# DATASET ROWS:
** begin **

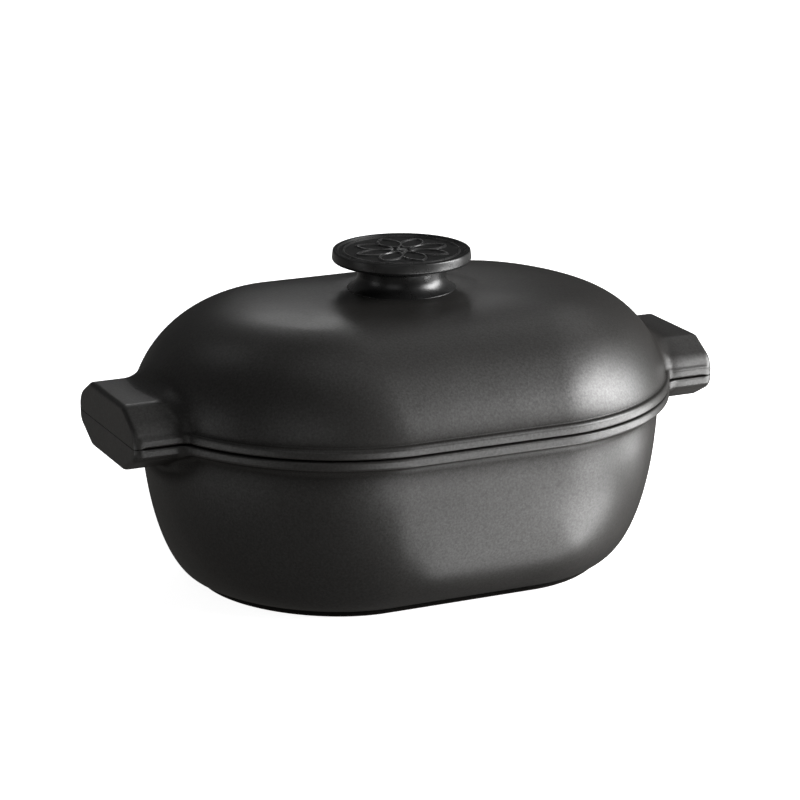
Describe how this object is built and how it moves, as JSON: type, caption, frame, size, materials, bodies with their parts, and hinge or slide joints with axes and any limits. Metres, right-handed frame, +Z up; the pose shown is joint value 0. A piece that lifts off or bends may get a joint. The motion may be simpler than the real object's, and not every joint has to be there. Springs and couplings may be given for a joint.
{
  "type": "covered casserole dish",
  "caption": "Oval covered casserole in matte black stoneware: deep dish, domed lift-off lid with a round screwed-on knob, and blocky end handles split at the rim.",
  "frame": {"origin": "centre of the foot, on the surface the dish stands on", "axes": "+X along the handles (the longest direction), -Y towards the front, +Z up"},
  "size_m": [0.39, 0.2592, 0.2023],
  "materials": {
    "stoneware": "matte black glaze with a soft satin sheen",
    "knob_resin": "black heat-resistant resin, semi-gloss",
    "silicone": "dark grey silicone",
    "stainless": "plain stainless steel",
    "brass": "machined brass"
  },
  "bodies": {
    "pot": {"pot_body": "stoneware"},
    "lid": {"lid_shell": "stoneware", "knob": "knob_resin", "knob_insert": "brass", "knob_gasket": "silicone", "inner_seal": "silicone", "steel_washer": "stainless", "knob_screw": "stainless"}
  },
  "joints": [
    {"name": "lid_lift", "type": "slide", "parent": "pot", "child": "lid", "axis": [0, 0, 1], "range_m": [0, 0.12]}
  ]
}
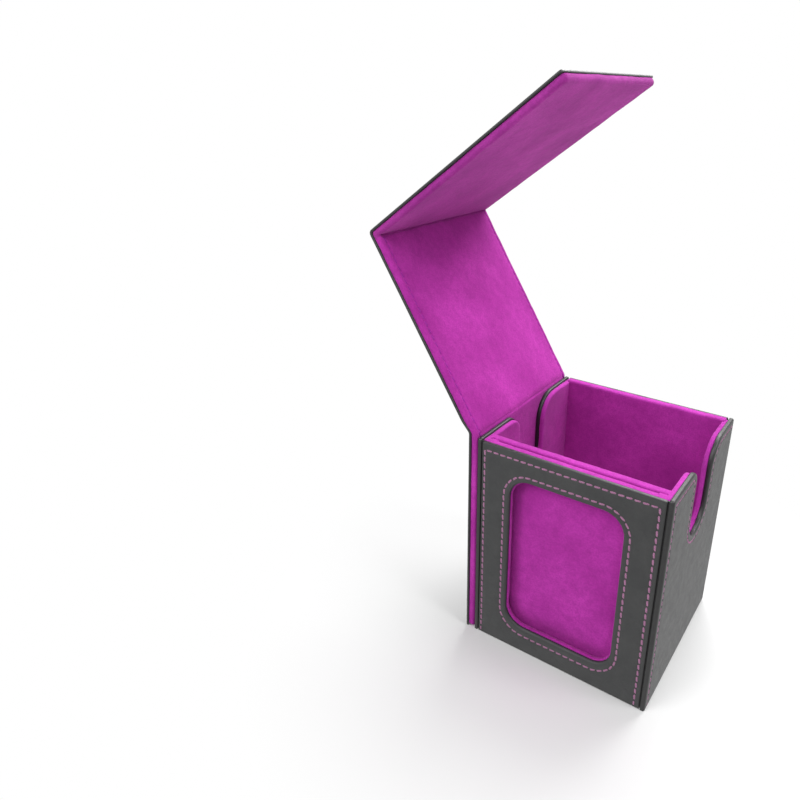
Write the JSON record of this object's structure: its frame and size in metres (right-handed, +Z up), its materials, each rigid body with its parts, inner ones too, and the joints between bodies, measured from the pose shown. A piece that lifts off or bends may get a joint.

** end **
** begin **

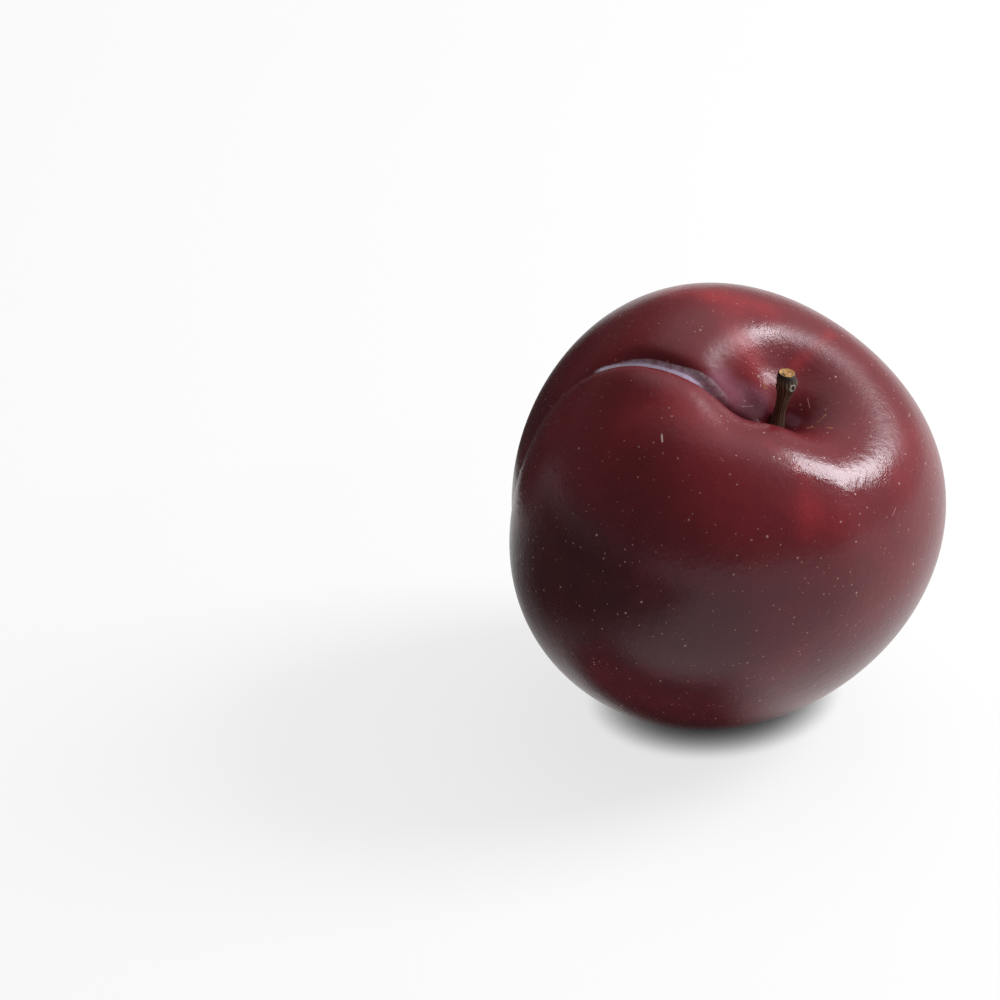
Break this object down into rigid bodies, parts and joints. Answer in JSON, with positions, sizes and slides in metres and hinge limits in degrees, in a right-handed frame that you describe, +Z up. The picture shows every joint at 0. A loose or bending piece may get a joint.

** end **
** begin **

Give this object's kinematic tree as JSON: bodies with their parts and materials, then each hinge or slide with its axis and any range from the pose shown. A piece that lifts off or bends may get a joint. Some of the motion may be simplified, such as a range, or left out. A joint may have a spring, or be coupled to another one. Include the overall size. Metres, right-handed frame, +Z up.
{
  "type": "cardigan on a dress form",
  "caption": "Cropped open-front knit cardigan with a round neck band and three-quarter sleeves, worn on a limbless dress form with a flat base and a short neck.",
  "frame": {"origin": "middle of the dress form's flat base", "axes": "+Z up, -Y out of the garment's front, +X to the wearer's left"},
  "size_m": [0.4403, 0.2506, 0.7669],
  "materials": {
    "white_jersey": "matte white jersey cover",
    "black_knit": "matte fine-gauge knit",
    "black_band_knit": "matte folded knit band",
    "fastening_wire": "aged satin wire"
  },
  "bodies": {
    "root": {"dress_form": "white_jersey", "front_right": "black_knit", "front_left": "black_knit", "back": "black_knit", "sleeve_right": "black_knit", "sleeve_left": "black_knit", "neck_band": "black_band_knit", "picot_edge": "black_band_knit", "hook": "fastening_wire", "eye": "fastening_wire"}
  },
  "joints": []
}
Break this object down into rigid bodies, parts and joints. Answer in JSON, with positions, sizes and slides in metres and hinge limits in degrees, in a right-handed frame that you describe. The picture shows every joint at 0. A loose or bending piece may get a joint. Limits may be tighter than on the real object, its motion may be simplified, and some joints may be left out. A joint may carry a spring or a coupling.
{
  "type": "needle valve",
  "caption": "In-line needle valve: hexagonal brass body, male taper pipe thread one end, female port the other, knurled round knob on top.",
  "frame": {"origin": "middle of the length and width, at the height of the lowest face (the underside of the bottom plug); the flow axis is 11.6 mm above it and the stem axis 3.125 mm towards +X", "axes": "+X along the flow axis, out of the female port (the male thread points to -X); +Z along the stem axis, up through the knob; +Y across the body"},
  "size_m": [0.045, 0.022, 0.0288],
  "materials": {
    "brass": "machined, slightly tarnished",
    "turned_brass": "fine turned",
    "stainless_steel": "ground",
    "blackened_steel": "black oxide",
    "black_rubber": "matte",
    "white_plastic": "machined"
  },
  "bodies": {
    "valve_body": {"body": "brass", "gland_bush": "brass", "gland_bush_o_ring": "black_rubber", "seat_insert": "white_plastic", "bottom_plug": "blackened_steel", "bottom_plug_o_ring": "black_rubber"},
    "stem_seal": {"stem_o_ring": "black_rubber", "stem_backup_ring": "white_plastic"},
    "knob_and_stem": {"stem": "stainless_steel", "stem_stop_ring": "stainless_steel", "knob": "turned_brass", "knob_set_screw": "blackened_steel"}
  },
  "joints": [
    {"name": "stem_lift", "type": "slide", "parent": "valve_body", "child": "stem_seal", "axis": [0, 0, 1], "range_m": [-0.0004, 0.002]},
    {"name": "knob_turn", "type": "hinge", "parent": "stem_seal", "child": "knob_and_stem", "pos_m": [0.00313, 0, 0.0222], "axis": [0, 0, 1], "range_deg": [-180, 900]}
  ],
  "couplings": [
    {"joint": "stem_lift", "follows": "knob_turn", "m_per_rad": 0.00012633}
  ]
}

** end **

# REQUIRED WORK:
What do the lines above say from the one containing "Describe how this" down to the one containing "Write the JSON"? Return them exactly, both end lines included, and only them.

# CORRECT ANSWER:
Describe how this object is built and how it moves, as JSON: type, caption, frame, size, materials, bodies with their parts, and hinge or slide joints with axes and any limits. Metres, right-handed frame, +Z up; the pose shown is joint value 0. A piece that lifts off or bends may get a joint. The motion may be simpler than the real object's, and not every joint has to be there. Springs and couplings may be given for a joint.
{
  "type": "covered casserole dish",
  "caption": "Oval covered casserole in matte black stoneware: deep dish, domed lift-off lid with a round screwed-on knob, and blocky end handles split at the rim.",
  "frame": {"origin": "centre of the foot, on the surface the dish stands on", "axes": "+X along the handles (the longest direction), -Y towards the front, +Z up"},
  "size_m": [0.39, 0.2592, 0.2023],
  "materials": {
    "stoneware": "matte black glaze with a soft satin sheen",
    "knob_resin": "black heat-resistant resin, semi-gloss",
    "silicone": "dark grey silicone",
    "stainless": "plain stainless steel",
    "brass": "machined brass"
  },
  "bodies": {
    "pot": {"pot_body": "stoneware"},
    "lid": {"lid_shell": "stoneware", "knob": "knob_resin", "knob_insert": "brass", "knob_gasket": "silicone", "inner_seal": "silicone", "steel_washer": "stainless", "knob_screw": "stainless"}
  },
  "joints": [
    {"name": "lid_lift", "type": "slide", "parent": "pot", "child": "lid", "axis": [0, 0, 1], "range_m": [0, 0.12]}
  ]
}
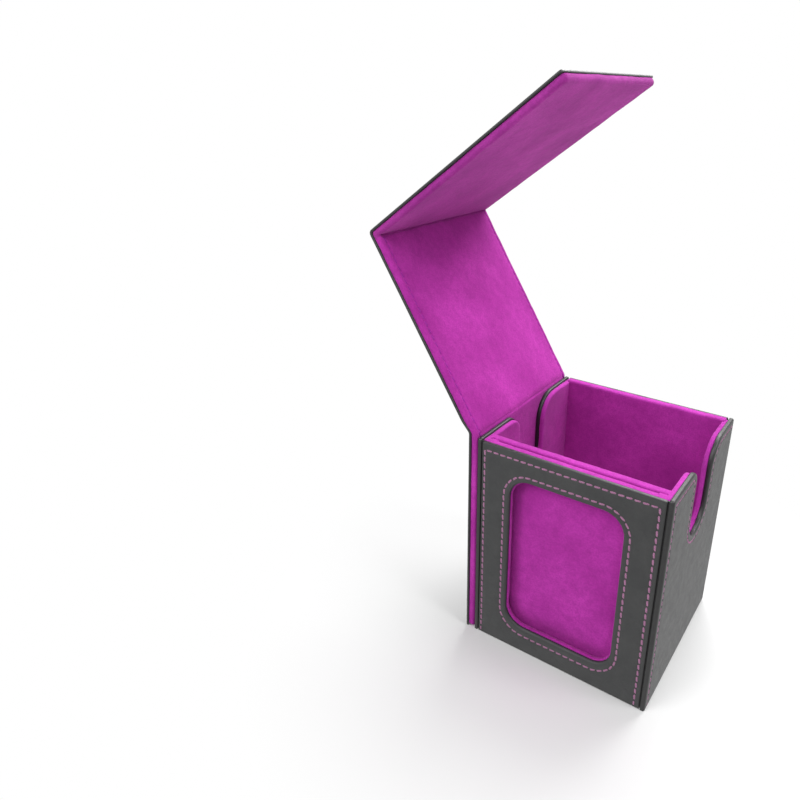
Write the JSON record of this object's structure: its frame and size in metres (right-handed, +Z up), its materials, each rigid body with its parts, inner ones too, and the joints between bodies, measured from the pose shown. A piece that lifts off or bends may get a joint.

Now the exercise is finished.